そして断熱力も低いと床冷えしますが、床冷えの感じ方も人により差は大きいです。
ぼくは睡眠感性ガバガバでマットも寝袋もそこまで気にせずどこでも寝れてしまうので雪上でも冬用マット必要ないのですが、逆に寒いと全然眠れない人もいます。
どちらがいいとは言いませんが、自分が寝れる環境を作るためのマット選びは自分にしか決められないということです。
快適な睡眠を求める人ほど「このマットがオススメ!」という他人の進めるマットを買うのではなく、マットの種類と基礎知識、そしてメーカー間の特徴、寝心地を調べて自分で考えて購入することをオススメします。
クローズドセルマットの優位性
エアマットの一番の欠点であるパンクのリスクから使用者がいなくならないのがクローズドセルマットです。
特に冬に雪上でエアマットしかないときにパンクすると絶望的で夏用エアorインフレータブル+クローズドセルマットの2枚で対応する方はいなくならないです。

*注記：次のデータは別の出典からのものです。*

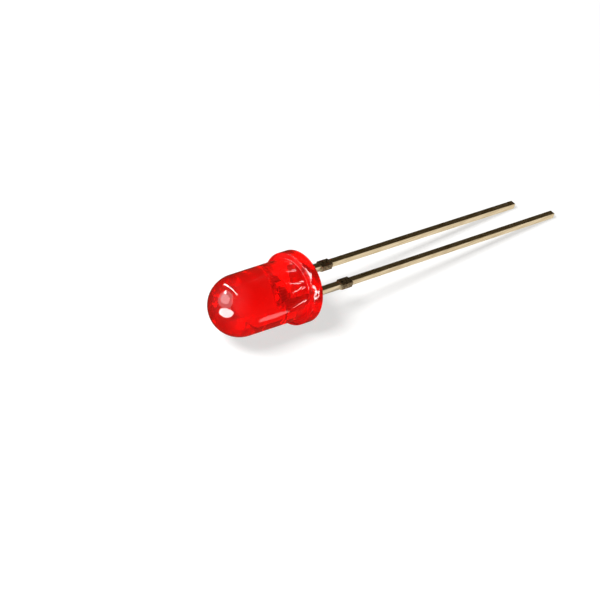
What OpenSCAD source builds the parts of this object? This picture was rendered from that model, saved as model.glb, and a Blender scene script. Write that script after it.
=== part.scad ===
// Through-hole LED with a round 5 mm lens, lying on its flange and on the tips of its two leads.
// Every piece is drawn standing on the underside of its flange, with +Z out of the dome, +X towards the
// anode lead and +Y through the thickness of the lead sheet, and is then laid down by lie_down().

/* [Lens] */
// Diameter of the round body and of its dome
body_d = 5.0; // [4:0.1:8]
// Height of the lens, from the underside of the flange to the top of the dome
lens_h = 8.5; // [7:0.1:14]
// How far the flange stands out from the body
flange_proud = 0.45; // [0.2:0.05:1.5]
// Thickness of the flange
flange_t = 1.05; // [0.6:0.05:1.8]
// Rounding of the two edges of the flange
flange_edge_r = 0.08; // [0.02:0.01:0.25]
// Fillet between the flange and the body
root_fillet_r = 0.08; // [0.02:0.01:0.2]
// Depth of the hollow that the cured epoxy leaves in the underside
dish_depth = 0.08; // [0.02:0.01:0.2]
// Width of the flat rim around that hollow
dish_rim = 0.5; // [0.3:0.05:1]

/* [Leads] */
// Length of the anode lead below the flange
anode_len = 28.5; // [12:0.5:40]
// How much shorter the cathode lead is
lead_step = 2.5; // [0:0.5:5]
// Distance between the centre lines of the leads
lead_pitch = 2.54; // [2:0.01:3.1]
// Width of a lead, along the row of leads
lead_w = 0.5; // [0.4:0.01:0.6]
// Thickness of the lead sheet
lead_t = 0.5; // [0.4:0.01:0.6]
// How far the stubs of the sheared tie bar stand out on each side of a lead
stub_proud = 0.15; // [0.05:0.01:0.3]
// Distance from the flange to the stubs
stub_drop = 3.15; // [1:0.05:6]
// Length of the stubs along the lead
stub_len = 1.25; // [0.5:0.05:2]
// Slope at the end of each stub that faces the flange
stub_slope = 0.12; // [0:0.01:0.3]

/* [Lead frame inside the lens] */
// Height of the cup's rim above the underside of the flange
cup_rim_z = 3.08; // [2.6:0.01:3.4]
// Outer diameter of the reflector cup
cup_d = 1.45; // [1.2:0.01:1.6]
// Height of the round head that holds the cup
cup_h = 0.7; // [0.55:0.01:0.9]
// Depth of the cup
cup_depth = 0.42; // [0.3:0.01:0.5]
// Diameter of the cup at its rim
cup_mouth_d = 1.22; // [1:0.01:1.3]
// Diameter of the cup's floor
cup_floor_d = 0.66; // [0.5:0.01:0.9]
// Gap between the cup's head and the anode post
post_gap = 0.25; // [0.15:0.01:0.35]
// Height of the top of the anode post
post_top_z = 2.95; // [2.6:0.01:3.3]
// How far the post and the anvil are wider than the leads, on their outer sides
post_flare = 0.3; // [0.1:0.01:0.35]
// Height at which the leads start to widen
neck_z = 0.85; // [0.5:0.01:1.2]

/* [Chip and wire] */
// Side of the square chip
chip_w = 0.3; // [0.2:0.01:0.38]
// Thickness of the chip
chip_t = 0.2; // [0.1:0.01:0.25]
// Diameter of the die attach under the chip
attach_d = 0.52; // [0.5:0.01:0.6]
// Thickness of the die attach
attach_t = 0.03; // [0.02:0.005:0.05]
// Diameter of the bond wire
wire_d = 0.03; // [0.025:0.001:0.05]
// Diameter of the ball at the chip end of the wire
ball_d = 0.09; // [0.08:0.005:0.12]
// Thickness of that ball, and of the flattened end on the post
ball_t = 0.02; // [0.015:0.001:0.03]
// Distance from the post's inner edge to the flattened end of the wire
stitch_inset = 0.22; // [0.15:0.01:0.4]

/* [Hidden] */

$fn = 96;

// Lens
body_r = body_d / 2;
flange_r = body_r + flange_proud;
dome_z = lens_h - body_r;
dish_r = flange_r - dish_rim;
dish_sphere_r = (dish_r * dish_r + dish_depth * dish_depth) / (2 * dish_depth);

// Leads
cathode_len = anode_len - lead_step;
lead_in = (lead_pitch - lead_w) / 2;
lead_out = (lead_pitch + lead_w) / 2;
post_out = lead_out + post_flare;
flare_rise = 0.35;
corner_cut = 0.35;

// Cup and anode post
cup_r = cup_d / 2;
cup_base_z = cup_rim_z - cup_h;
cup_floor_z = cup_rim_z - cup_depth;
cup_flare = 0.28;
anvil_top_z = cup_base_z + 0.2;
anvil_toe_z = cup_base_z - 0.4;
anvil_toe_x = cup_r - cup_flare;
post_in = cup_r + post_gap;

// Chip and wire
chip_z = cup_floor_z + attach_t;
chip_top_z = chip_z + chip_t;
stitch_x = post_in + stitch_inset;
loop_r = stitch_x / 2;
loop_z = max(chip_top_z, post_top_z) + ball_t + wire_d;

// Rest: the rim of the flange and both lead tips touch the ground.  The difference in length of the leads
// fixes the roll for a given tilt, and the tilt follows from the height of the flange by repeated substitution.
lead_slope = lead_step / lead_pitch;
tip_reach = anode_len - (lead_pitch - sign(lead_slope) * lead_w) / 2 * lead_slope;
settle_steps = 12;

function rim_drop(tilt) =
    flange_edge_r + (flange_r - flange_edge_r) * cos(tilt) - flange_edge_r * sin(tilt);

function tip_edge_drop(tilt) =
    lead_t / 2 * sqrt(pow(cos(tilt), 2) - pow(lead_slope * sin(tilt), 2));

function settle(tilt, steps) =
    steps == 0 ? tilt : settle(asin((rim_drop(tilt) - tip_edge_drop(tilt)) / tip_reach), steps - 1);

tilt = settle(0, settle_steps);
roll = asin(lead_slope * tan(tilt));

// Place: the origin is under the middle of the length, from the dome to the anode tip
dome_reach = dome_z * cos(tilt) + body_r;
anode_reach = anode_len * cos(tilt) + sin(tilt) * (lead_out * sin(roll) + lead_t / 2 * cos(roll));
origin_x = (dome_reach - anode_reach) / 2;

module lie_down() {
    translate([origin_x, 0, rim_drop(tilt)])
        rotate([0, tilt - 90, 0])
            rotate([0, 0, roll - 90])
                children();
}

// A stamped outline, drawn in X and Z, given the thickness of the lead sheet
module stamped() {
    rotate([90, 0, 0])
        linear_extrude(lead_t, center = true)
            children();
}

// Half the section of the lens, from its axis outwards
module lens_section() {
    difference() {
        union() {
            square([body_r, dome_z]);
            intersection() {
                translate([0, dome_z]) circle(body_r);
                translate([0, dome_z]) square(body_r);
            }
            square([flange_r - flange_edge_r, flange_t]);
            translate([0, flange_edge_r]) square([flange_r, flange_t - 2 * flange_edge_r]);
            for (edge_z = [flange_edge_r, flange_t - flange_edge_r])
                translate([flange_r - flange_edge_r, edge_z]) circle(flange_edge_r);
            difference() {
                translate([body_r, flange_t]) square(root_fillet_r);
                translate([body_r + root_fillet_r, flange_t + root_fillet_r]) circle(root_fillet_r);
            }
        }
        translate([0, dish_depth - dish_sphere_r]) circle(dish_sphere_r);
    }
}

// One side of a lead below the flange, from the stub of the tie bar down to the tip; side is -1 or 1
function lead_side(x, lead_len, side) =
    let (edge_x = x + side * lead_w / 2, stub_x = edge_x + side * stub_proud, stub_end = -stub_drop - stub_len) [
        [edge_x, -stub_drop], [stub_x, -stub_drop - stub_slope], [stub_x, stub_end],
        [edge_x, stub_end], [edge_x, -lead_len]
    ];

function reversed(points) = [for (i = [len(points) - 1 : -1 : 0]) points[i]];

// A whole stamped lead: down one side, up the other, then round the head inside the lens
module lead_outline(x, lead_len, head) {
    polygon(concat(lead_side(x, lead_len, -1), reversed(lead_side(x, lead_len, 1)), head));
}

module cathode_outline() {
    lead_outline(-lead_pitch / 2, cathode_len, [
        [-lead_in, neck_z], [anvil_toe_x, anvil_toe_z], [anvil_toe_x, anvil_top_z],
        [-post_out + corner_cut, anvil_top_z], [-post_out, anvil_top_z - corner_cut],
        [-post_out, neck_z + flare_rise], [-lead_out, neck_z]
    ]);
}

module anode_outline() {
    lead_outline(lead_pitch / 2, anode_len, [
        [lead_out, neck_z], [post_out, neck_z + flare_rise], [post_out, post_top_z - corner_cut],
        [post_out - corner_cut, post_top_z], [post_in, post_top_z],
        [post_in, neck_z + flare_rise], [lead_in, neck_z]
    ]);
}

// The cathode lead, its anvil and the reflector cup, which is coined in the head of the anvil
module cathode_form() {
    difference() {
        union() {
            stamped() cathode_outline();
            translate([0, 0, cup_base_z]) cylinder(r = cup_r, h = cup_h);
            translate([0, 0, cup_base_z - cup_flare]) cylinder(r1 = anvil_toe_x, r2 = cup_r, h = cup_flare);
        }
        translate([0, 0, cup_floor_z])
            cylinder(d1 = cup_floor_d, d2 = cup_mouth_d, h = cup_depth);
    }
}

module anode_form() {
    stamped() anode_outline();
}

module die_attach_form() {
    translate([0, 0, cup_floor_z]) cylinder(d = attach_d, h = attach_t);
}

module chip_form() {
    translate([-chip_w / 2, -chip_w / 2, chip_z]) cube([chip_w, chip_w, chip_t]);
}

// One end of the wire: a flattened foot on the surface at foot_z, and the straight run up to the loop
module wire_end(x, foot_z) {
    translate([x, 0, foot_z]) {
        cylinder(d = ball_d, h = ball_t);
        cylinder(d = wire_d, h = loop_z - foot_z);
    }
}

module bond_wire_form() {
    wire_end(0, chip_top_z);
    wire_end(stitch_x, post_top_z);
    translate([loop_r, 0, loop_z])
        rotate([90, 0, 0])
            rotate_extrude(angle = 180)
                translate([loop_r, 0]) circle(d = wire_d, $fn = 24);
}

module lens() {
    color([0.85, 0.02, 0.02, 0.6])
        lie_down()
            difference() {
                rotate_extrude() lens_section();
                cathode_form();
                anode_form();
                die_attach_form();
                chip_form();
                bond_wire_form();
            }
}

module cathode_lead() {
    color([0.70, 0.60, 0.44]) lie_down() cathode_form();
}

module anode_lead() {
    color([0.70, 0.60, 0.44]) lie_down() anode_form();
}

module die_attach() {
    color([0.75, 0.75, 0.77]) lie_down() die_attach_form();
}

module chip() {
    color([0.25, 0.10, 0.12]) lie_down() chip_form();
}

module bond_wire() {
    color([0.95, 0.75, 0.25]) lie_down() bond_wire_form();
}

lens();
cathode_lead();
anode_lead();
die_attach();
chip();
bond_wire();
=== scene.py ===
"""Looks of a through-hole LED that lies on its flange and on the tips of its leads.

Pieces are drawn standing on the underside of the flange, in millimetres: +Z out of the dome, +X towards the
anode lead, +Y through the lead sheet.  LAID turns that into the part's own frame, in metres.
"""
import math

import bmesh
import bpy
from mathutils import Matrix, Vector


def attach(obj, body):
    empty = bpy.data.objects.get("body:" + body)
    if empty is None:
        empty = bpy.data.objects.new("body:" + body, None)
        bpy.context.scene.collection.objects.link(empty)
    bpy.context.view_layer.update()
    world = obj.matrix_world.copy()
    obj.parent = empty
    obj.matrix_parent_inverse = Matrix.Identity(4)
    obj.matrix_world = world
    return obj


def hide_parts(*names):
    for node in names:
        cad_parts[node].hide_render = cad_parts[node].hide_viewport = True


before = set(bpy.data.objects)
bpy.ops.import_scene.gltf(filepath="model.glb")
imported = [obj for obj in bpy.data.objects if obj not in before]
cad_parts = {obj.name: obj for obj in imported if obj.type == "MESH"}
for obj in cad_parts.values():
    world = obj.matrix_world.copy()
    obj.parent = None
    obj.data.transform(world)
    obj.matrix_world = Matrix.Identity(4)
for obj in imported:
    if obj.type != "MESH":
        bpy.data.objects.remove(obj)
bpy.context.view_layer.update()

# ---------------------------------------------------------------- sizes, in millimetres
MM = 0.001
BODY_R = 2.5
LENS_H = 8.5
FLANGE_R = 2.95
FLANGE_T = 1.05
FLANGE_EDGE_R = 0.08
ROOT_FILLET_R = 0.08
DISH_DEPTH = 0.08
DISH_R = 2.45
DOME_DRAFT = 0.035
MENISCUS = 0.16
MENISCUS_WIDTH = 0.09
ANODE_LEN = 28.5
CATHODE_LEN = 26.0
LEAD_PITCH = 2.54
LEAD_W = 0.5
LEAD_T = 0.5
LEAD_BEVEL = 0.03
STUB_DROP = 3.15
STUB_LEN = 1.25
STUB_SLOPE = 0.12

# How finely the lens is divided, and how far from a rounding the rings beside it stand
LENS_SEGMENTS = 192
DISH_RINGS = 60
UNDERSIDE_RINGS = 3
EDGE_RINGS = 8
FLANGE_RINGS = 6
FILLET_RINGS = 6
BODY_RINGS = 12
DOME_RINGS = 32
GUARD = 0.02
FILLET_GUARD = 0.05
TOLERANCE = 0.001

# Height above the flange at which the waves of the mould have faded to their level on the dome
WAVE_REACH = 0.6
DOME_WAVE = 0.25

# How soon the plating gives way to torn metal at the two ends of a stub
STUB_TOP_FADE = 0.04
STUB_END_FADE = 0.02

# Rounds of repeated substitution that find the resting tilt
SETTLE_STEPS = 12

# Camera, in millimetres and degrees.  The photographed part is rolled, so the camera is rolled instead.
CAMERA_PLACE = (-92.2418, -71.2399, 105.4909)
CAMERA_TARGET = (-10.8525, -1.3487, 3.0)
CAMERA_ROLL = 16.3818
CAMERA_LENS = 114.24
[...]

2枚で冬に使用十分な断熱力を得られ、万が一マットがパンクした際もクローズドセルマット1枚で対応可能という考えです。
個人的には冬に使う場合1泊2日までならエアマット単体使用で問題ないと思っています。1泊ならパンクしても何とかなります。→パンクした冬山登山記事。しかし2泊以上なら一考するべきです。
個人的にクローズドセルマットは一つ持っておくべきだと思っています。
快適に寝れるマットではありませんがあらゆるシチュエーションで活用でき、圧倒的な耐久力を持っているため常に使わなくても必ず活躍してくれるシーンがあります。
全てのシーンでクローズドセルマットで寝るのはオススメしませんが、地面の上に直接引く、雪の上にひく、車中泊で、岩場でなどエアマットの使いにくいシチュエーションであると非常に助かります。
持っていないと使う使わないと悩むことすらできませんが、持っていれば今回はクローズドセルマットで行こうと考えることができます。
そのためぼくは最初にマットを一つ買うのならクローズドセルマットのみか、クローズドセルマット+エア系マットをオススメします。
今買うならZライトソルよりニーモのスイッチバックが魅力です。色もオレンジとグリーンがあります。
まとめ
知ってる人には当たり前な内容だったかと思いますが、当たり前になるほどエアは穴が開くからとか、クローズドセルは大きくて邪魔だからと自分の意見で使わないマットが出てきます。しかし年々新しいマットが出ているので定期的にフラットな目線で見直すのも大事かなと思います。
スリーピングマットは行くとこ、泊まる場所、使い方、気分で理想のモノは変わります。またエア系は寝心地は快適ですがリスクが付きまといます。
1つで全ては補いきれず一長一短で理想のマットがないことを知り、その場その場で購入したマットを適切な選択をして使っていけるのが最適なスリーピングマット選びだと思っています。